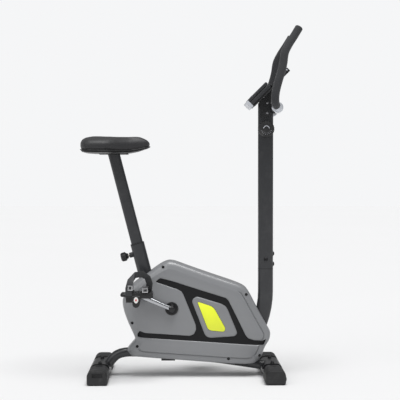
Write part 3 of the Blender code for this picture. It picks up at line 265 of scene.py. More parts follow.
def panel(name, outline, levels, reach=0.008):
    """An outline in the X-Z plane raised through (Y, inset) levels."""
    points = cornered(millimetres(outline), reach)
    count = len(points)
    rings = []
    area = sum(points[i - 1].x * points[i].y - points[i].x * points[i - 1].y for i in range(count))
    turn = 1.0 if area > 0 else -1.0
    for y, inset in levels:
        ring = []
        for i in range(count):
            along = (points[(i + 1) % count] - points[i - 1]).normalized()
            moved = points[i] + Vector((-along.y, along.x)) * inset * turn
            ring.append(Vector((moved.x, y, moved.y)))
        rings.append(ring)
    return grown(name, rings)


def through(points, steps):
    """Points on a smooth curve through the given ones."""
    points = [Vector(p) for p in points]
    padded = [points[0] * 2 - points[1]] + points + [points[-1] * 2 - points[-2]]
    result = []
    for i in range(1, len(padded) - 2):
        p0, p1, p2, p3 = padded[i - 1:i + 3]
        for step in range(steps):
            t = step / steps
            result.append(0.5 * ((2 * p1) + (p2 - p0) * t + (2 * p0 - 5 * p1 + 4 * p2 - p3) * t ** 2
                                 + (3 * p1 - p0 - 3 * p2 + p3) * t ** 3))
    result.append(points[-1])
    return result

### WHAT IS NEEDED
Return the material in full, exactly as shown.

### WRITTEN RESPONSE
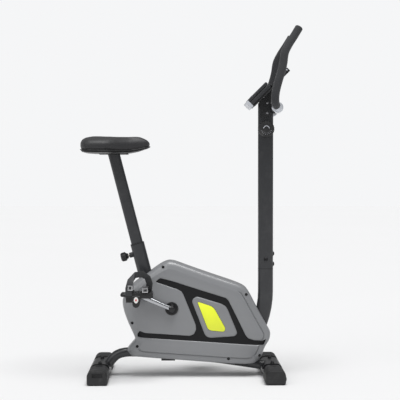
Write part 3 of the Blender code for this picture. It picks up at line 265 of scene.py. More parts follow.
def panel(name, outline, levels, reach=0.008):
    """An outline in the X-Z plane raised through (Y, inset) levels."""
    points = cornered(millimetres(outline), reach)
    count = len(points)
    rings = []
    area = sum(points[i - 1].x * points[i].y - points[i].x * points[i - 1].y for i in range(count))
    turn = 1.0 if area > 0 else -1.0
    for y, inset in levels:
        ring = []
        for i in range(count):
            along = (points[(i + 1) % count] - points[i - 1]).normalized()
            moved = points[i] + Vector((-along.y, along.x)) * inset * turn
            ring.append(Vector((moved.x, y, moved.y)))
        rings.append(ring)
    return grown(name, rings)


def through(points, steps):
    """Points on a smooth curve through the given ones."""
    points = [Vector(p) for p in points]
    padded = [points[0] * 2 - points[1]] + points + [points[-1] * 2 - points[-2]]
    result = []
    for i in range(1, len(padded) - 2):
        p0, p1, p2, p3 = padded[i - 1:i + 3]
        for step in range(steps):
            t = step / steps
            result.append(0.5 * ((2 * p1) + (p2 - p0) * t + (2 * p0 - 5 * p1 + 4 * p2 - p3) * t ** 2
                                 + (3 * p1 - p0 - 3 * p2 + p3) * t ** 3))
    result.append(points[-1])
    return result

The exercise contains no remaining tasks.